Frequently Asked Questions
What is Transtrend?
Transtrend is a Rotterdam-based systematic trend following CTA that has operated its Diversified Trend Program since 1992. The firm trades globally across futures, forwards, and swap markets and manages assets for institutional investors worldwide. Its principals have included Gerard van Vliet, Johannes P.A. van den, Jaap Schotanus, and Harold M. de Boer.
What is the Diversified Trend Program?
The Diversified Trend Program is Transtrend’s flagship systematic strategy, trading globally across a wide variety of commodity and financial futures markets. It aims to generate absolute returns with low correlation to traditional asset classes by participating in underlying price trends. The program has been trading live since 1992 and is continuously evaluated and improved by Transtrend’s research team.
Why does Transtrend argue that trend following cannot be simply replicated?
Transtrend’s research argues that the belief CTA returns can be reproduced by applying publicly available momentum rules assumes a static world with static markets, which is false. Successful trend following requires continuous adaptation and research.
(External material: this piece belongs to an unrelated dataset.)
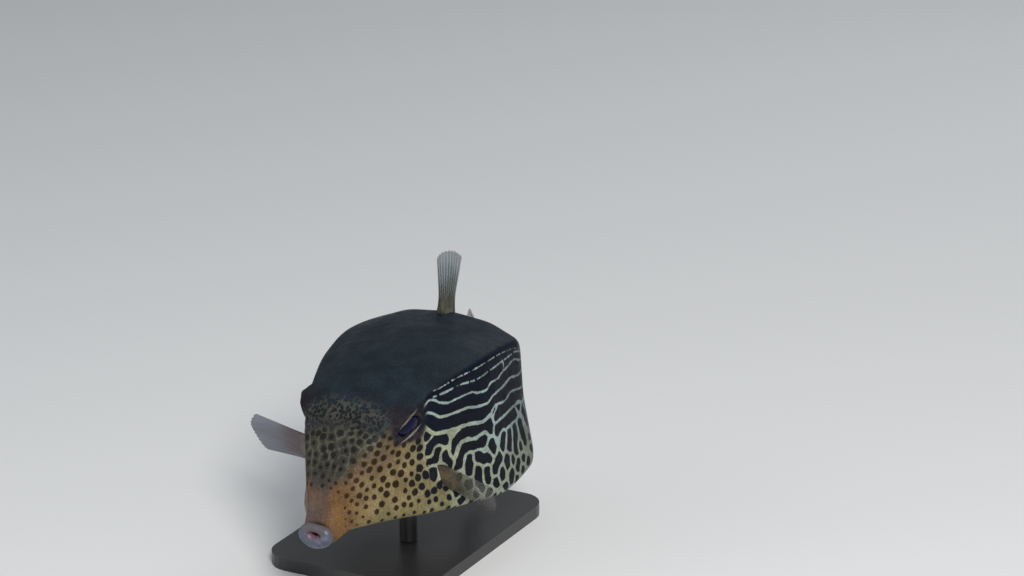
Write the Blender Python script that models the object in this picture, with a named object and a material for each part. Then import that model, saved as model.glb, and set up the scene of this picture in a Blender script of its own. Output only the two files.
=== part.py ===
"""Reticulate boxfish, a still life-size display model on a plain stand.

The fish faces -Y with its left side towards +X and stands upright along +Z. Lengths below are in
millimetres. A place on the body is given by t, the distance behind a plane just ahead of the lips,
by x, towards the fish's left, and by z, the height above the lowest line of the belly.
"""
import math
from collections import namedtuple

import bmesh
import bpy
import numpy as np
from mathutils import Vector

MM = 0.001

# Whole model
STAND_BASE_THICKNESS = 3.0
STAND_ROD_HEIGHT = 12.0
BELLY_HEIGHT = STAND_BASE_THICKNESS + STAND_ROD_HEIGHT
# the t and the x of the model's middle, measured once the fins and the bent tail were in place
CENTRE_T = 47.25
MIDLINE_X = 4.41
PART_GAP = 0.3

# Box-shaped body: the corners of its cross-sections, from the snout to the back end of the shell
Station = namedtuple("Station", "t back_z ridge_z ridge_w flank_w keel_w keel_z belly_z rounding")
BODY = (
    Station(2.2, 7.4, 6.2, 3.3, 3.8, 3.2, 2.2, 0.9, 0.95),
    Station(4.2, 10.8, 9.4, 3.8, 4.1, 4.0, 2.6, 1.4, 0.95),
    Station(7.0, 17.3, 15.2, 5.9, 5.7, 6.2, 4.3, 3.1, 0.85),
    Station(11.5, 24.8, 22.2, 8.8, 8.2, 9.6, 4.5, 3.3, 0.6),
    Station(17.0, 30.0, 27.0, 11.7, 10.6, 12.5, 4.1, 2.9, 0.45),
    Station(24.0, 33.2, 29.9, 14.2, 13.2, 15.8, 3.3, 2.0, 0.36),
    Station(34.0, 36.2, 32.4, 17.0, 16.8, 19.6, 2.4, 1.0, 0.32),
    Station(46.0, 37.8, 33.6, 18.6, 19.4, 22.8, 1.6, 0.0, 0.32),
    Station(58.0, 36.8, 32.6, 18.0, 19.0, 22.2, 2.8, 1.2, 0.34),
    Station(67.0, 32.6, 28.8, 14.2, 14.8, 16.8, 6.4, 4.8, 0.5),
    Station(72.5, 26.2, 23.8, 7.6, 7.8, 8.4, 11.4, 10.0, 0.85),
)
SNOUT_T = BODY[0].t
SHELL_END_T = BODY[-1].t
HEAD_END_T = 26.6
HEAD_SPACING = 1.3
SHELL_SPACING = 1.8
SHELL_CROWDING = 0.75
# facets of each stretch of a cross-section, and the finer points between them that ease its corners
FACETS_BACK = 5
FACETS_FLANK = 6
FACETS_BELLY = 4
FINE = 8
# back and belly are slightly domed: a middle point at this share of the width has fallen by this share
CORNER_DOME = 0.55
CORNER_FALL = 0.24
SLOPE_STEP = 0.6

# Eyes just under the ridge, turned a little down under the brow, each in a socket with a raised lid
EYE_T = 19.6
EYE_Z = 24.8
EYE_AXIS = (0.88, -0.31, -0.36)
EYE_RADIUS = 3.15
EYE_FLATNESS = 0.6
EYE_PROUD = 1.1
LID_RING_RADIUS = 3.35
LID_THICKNESS = 0.62
BROW_RADIUS = 4.4
BROW_FLATNESS = 0.31
BROW_SUNK = 0.9

# Nostrils, two small pits on each side, and the gill slit in front of each breast fin
NOSTRILS = ((15.2, 22.6), (13.9, 21.4))
NOSTRIL_RADIUS = 0.48
GILL_T = 25.4
GILL_Z = 13.2
GILL_HALF_HEIGHT = 3.9
GILL_HALF_WIDTH = 0.42
GILL_DEPTH = 1.3

# Mouth, a ring of thick lips
LIP_PATH_WIDTH = 2.85
LIP_PATH_HEIGHT = 1.55
LIP_THICKNESS = 1.22
LIP_UNEVENNESS = 0.2
LIP_CENTRE_Z = 4.1
LIP_FORWARD = 0.75

# Tail stalk: distance along it, half width and half height
TAIL_ROOT_Z = 16.8
TAIL_LENGTH = 12.0
TAIL_BEND = math.radians(42.0)
TAIL_SECTIONS = ((0.0, 4.9, 6.4), (4.0, 3.6, 5.8), (8.0, 2.5, 5.1), (12.0, 1.8, 4.8))
TAIL_FACETS = 28

# Stand
STAND_LENGTH = 58.0
STAND_WIDTH = 42.0
STAND_CORNER = 6.0
STAND_ROD_RADIUS = 2.0
STAND_ROD_T = 40.0
STAND_ROD_SUNK = 2.0

# Fins: number of rays, how far the edge bulges, how deep the sheet cups, half the root's thickness
FanStyle = namedtuple("FanStyle", "rays bulge cup root_half")
DORSAL_FAN = FanStyle(9, 1.6, 0.8, 1.15)
ANAL_FAN = FanStyle(9, 1.4, 0.6, 1.1)
PECTORAL_FAN = FanStyle(11, 2.2, -1.2, 1.1)
CAUDAL_FAN = FanStyle(10, 1.8, 0.9, 1.2)
FIN_MEMBRANE_HALF = 0.26
FIN_RAY_RISE = 0.18
FIN_RAY_HALF_WIDTH = 0.2
FIN_ROWS = 8
FIN_SUNK = 0.16
FIN_FLESHY_SHARE = 0.5
# where the root of each fin on the midline lies, then how far its front and rear edge reach back and up
DORSAL_ROOT = (55.8, 61.3)
DORSAL_REACH = ((-0.4, 13.0), (5.6, 11.6))
ANAL_ROOT = (60.5, 66.0)
ANAL_REACH = ((5.0, -8.4), (8.5, -8.2))
PECTORAL_T = (28.6, 29.6)
PECTORAL_Z = (13.2, 7.6)
# how far the upper and the lower edge of each breast fin reach outwards, backwards and upwards
PECTORAL_REACH = {
    "left": ((9.5, 4.0, -5.0), (6.5, 5.0, -6.5)),
    "right": ((17.5, 1.5, 3.0), (16.0, 5.0, -1.5)),
}
CAUDAL_ROOT_HALF = 4.5
CAUDAL_TIP_HALF = 7.8
CAUDAL_LENGTH = 13.5
# the grown body that cuts the fins' roots starts this far ahead of the shell
CLEARANCE_LEAD = 6.0


def place(t, x, z):
    """A body place in millimetres as a point of the model in metres."""
    return Vector(((x + MIDLINE_X) * MM, (t - CENTRE_T) * MM, (z + BELLY_HEIGHT) * MM))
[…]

The evidence supporting replicator strategies consists primarily of simulations using hindsight and current technology rather than live trading experience across multiple market regimes.
How does Transtrend relate to the Turtle trading tradition?
Transtrend shares the core principles of the Turtle approach: systematic entry and exit signals, diversification across uncorrelated markets, and continuous adaptation of the underlying systems. The firm has operated on the Eckhardt principle that the methodology remains constant while the specific systems evolve, which is the same approach that has sustained the most durable Turtle-trained operations over three decades.